変化を取り込み失敗恐れず走りながらチャレンジ

世界で事業を展開する三菱商事。もともと貿易主体だったビジネスモデルは大きく変化してきた。事業会社に出資、人材を派遣し、経営に積極的に関与する「事業経営」モデルが活発化。事業会社数は約1400社、国内外各社に派遣する社員の数は2000人を超える。国内においては、事業会社に総合的な人事支援を行うヒューマンリンクを1996年に設立。アジア・大洋州地域をカバーするHLAを2016年、シンガポールに設立した。

「特にアジア市場では、この8年で事業会社数、派遣社員数ともに倍増している。成長著しいアジア・大洋州地域で幅広い事業を展開する事業会社に対し、人事面から経営をサポートすることがわれわれの重要なミッション」とHLAの濱健一郎社長は語る。

その一翼を担う岩崎。経営に携わる人材の育成ニーズが高まる中、今力を入れていることの一つが研修の企画運営だ。今年1月には、岩崎を中心に三菱商事グループ各社の幹部層向けの研修を新設。現地法律事務所や大学などから講師を招き、コーポレートガバナンス(企業統治)や、取締役の法的義務、コンプライアンス(法令順守)などの6科目をカバーするプログラムを実施した。初の試みだったが、ふたを開けてみれば13カ国から出向者・現地採用社員含め計60人が参加。手応えは十分だった。

もう一つ注目しているのがRPA(ロボットによる業務自動化)や人工知能(AI)など新しいテクノロジーを人事に活用する「HRテック」の導入だ。
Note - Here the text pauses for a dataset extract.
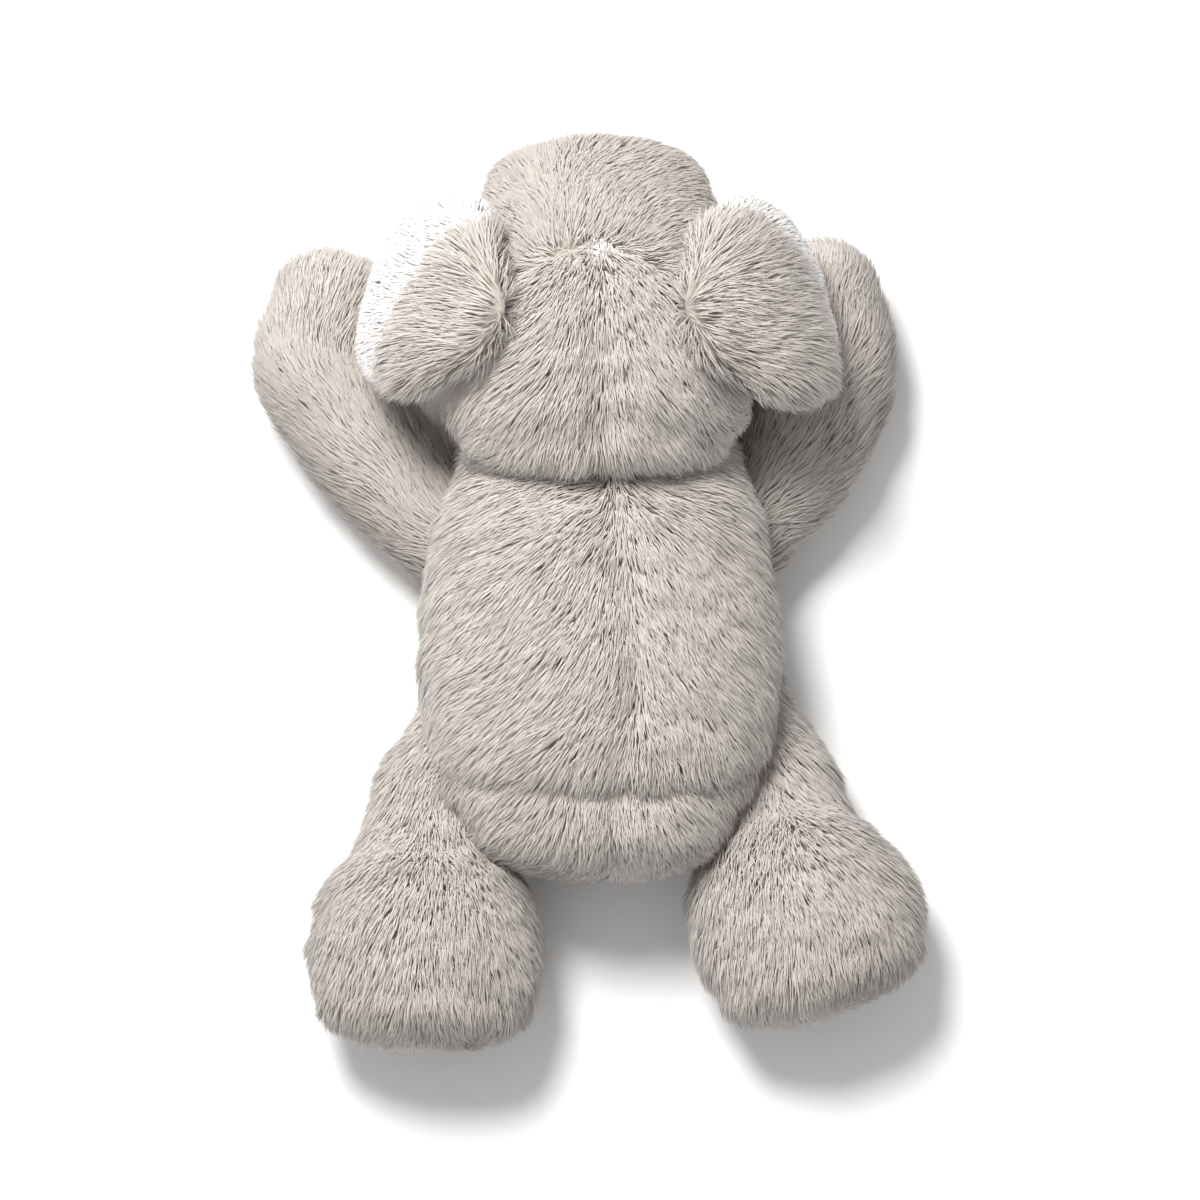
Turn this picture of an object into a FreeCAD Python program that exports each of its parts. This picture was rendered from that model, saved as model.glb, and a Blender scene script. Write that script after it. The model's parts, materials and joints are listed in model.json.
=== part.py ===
import FreeCAD, Part
import math
import os

# A stuffed elephant lying on its belly, in millimetres.  +Z is up, +Y runs from tail to head,
# and the toy's own left side is at -X.  The origin is on the face that the belly rests on.

Vector = FreeCAD.Vector
UP = Vector(0, 0, 1)

# Fabric and clearances
SKIN = 3.0              # plush backing with its dense lower pile
EAR_SKIN = 2.2          # thinner plush on the ears
GAP = 0.7               # room between pieces that move apart
BIG = 400.0             # side of the blocks that cut the skins into panels
THINNEST = 0.5          # an inner form keeps at least this share of the outer one near its tips
END_ANGLES = (12, 35, 62)   # degrees at which a limb's rounded end has its sections
ROUNDNESS = 0.001       # an ellipse's first radius is at least this much over its second

# Torso: a round form about the Y axis, flattened in height, cut level where the belly rests
TORSO_OUTLINE = [(-94.5, 0.0), (-93.0, 17.0), (-88.0, 31.5), (-74.0, 43.5), (-54.0, 53.0),
                 (-28.0, 56.0), (0.0, 53.5), (15.0, 50.0), (25.0, 43.0), (32.0, 31.0), (35.5, 18.0),
                 (37.0, 0.0)]
TORSO_HALF_SIZE = Vector(56.0, 65.75, 41.0)
TORSO_CENTRE = Vector(0.0, -28.75, 36.0)
SIDE_SEAM_Z = 22.0      # back panels meet the belly panel where the limbs are sewn in
BASE_SEAM = Vector(0.0, -69.0, 66.0)
BASE_SEAM_TILT = 24.0   # degrees that the oval base leans back

# Head: one lofted form from the nape to the brow.  Each station holds its place along Y,
# its height, its half width and its half height.
HEAD_MIDDLE_X = -1.0
HEAD_STATIONS = [(20.5, 49, 7, 6), (23, 50, 16, 14), (29, 53, 25, 21), (37, 56, 34.5, 27),
                 (48, 57, 44.5, 34), (64, 56.5, 50, 38.5), (80, 56.5, 48.5, 37.5), (96, 55, 43, 33.5),
                 (112, 53, 38.5, 28.5), (125, 52, 32.5, 23), (133, 51.5, 23, 16), (137, 51.5, 13, 8.5),
                 (138.2, 51.5, 5, 3)]
NECK_CENTRE = Vector(0.0, 55.0, 48.0)
NECK_ROOM_RADIUS = 40.0
NECK_RAISE = 20.0       # degrees that the head lifts
CROWN_SEAM_Y = 96.0
CHEEK_SEAM_Z = 46.0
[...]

現在、モバイル端末を使ったオンライン学習システムの開発を、現地ベンチャー企業と共同で進めている。

「ファイナンスやリスク管理といった固い内容を、いかに楽しみながら学んでもらうかが課題。各社に共通するビジネススキルを高めるツールとして活用してもらいたい」と言う岩崎。動画やクイズなど様々な要素を盛り込み、ゲーム感覚で学習できる新コンテンツづくりに取り組む。

「現場のニーズを聞くと、それに応えたいという気持ちがぐっと高まる。100%でなくてもいいからまずやってみることを心がけている」

周囲に気配りしながら、しかしひたむきに突き進む岩崎の姿勢には濱も信頼を寄せている。「猛スピードで進化するアジアのビジネス環境ではちゅうちょしている時間はない。走りながら調整していけばいい。今後も失敗を恐れず、新しいことに果敢にチャレンジしてほしい」

休日は育児に専念

価値観融合して高付加価値生む魅力的な組織づくりをサポート

ワーキングマザーが多く、シンガポールは女性が働きやすい社会と岩崎は言う。周囲にも子連れで駐在する女性社員は多い。「ここでの生活も2年目。まだまだ学ぶことばかりで自分一人でできることには限界があるが、その分同僚との情報交換を密にしたり、チームプレーを常に意識している。チームの力を最大化する潤滑油になれれば」と岩崎。上司や同僚、家族など周りの理解と協力にも支えられ、恵まれた環境に自分が生かされていることを改めて実感している様子だ。

「担当地域の支援先には文化、世代、ジェンダーを超えて多様な価値観を持つ人々が集まっている。それぞれが最大限の力を発揮して融合することで、企業はさらに高い価値を生み出せる。魅力的で強い組織づくりをサポートすることが、今の私の目標」

岩崎の目がさらに輝きを増した。

取材を終えて

マリーナベイ・サンズなどシンガポールの人気スポットに程近い高層ビルに入るHLAのオフィス。岩崎さんを含め10人ほどのオフィスのメンバーがテレビ会議をしたり、客先に出向いたり精力的に動き回る。同僚たちとのランチでは、リラックスした雰囲気の中、情報交換をしたり、子どもの話で盛り上がる場面も。仕事も子育ても全力というメリハリのあるワーキングライフが、岩崎さんの笑顔と活力を生み出していた。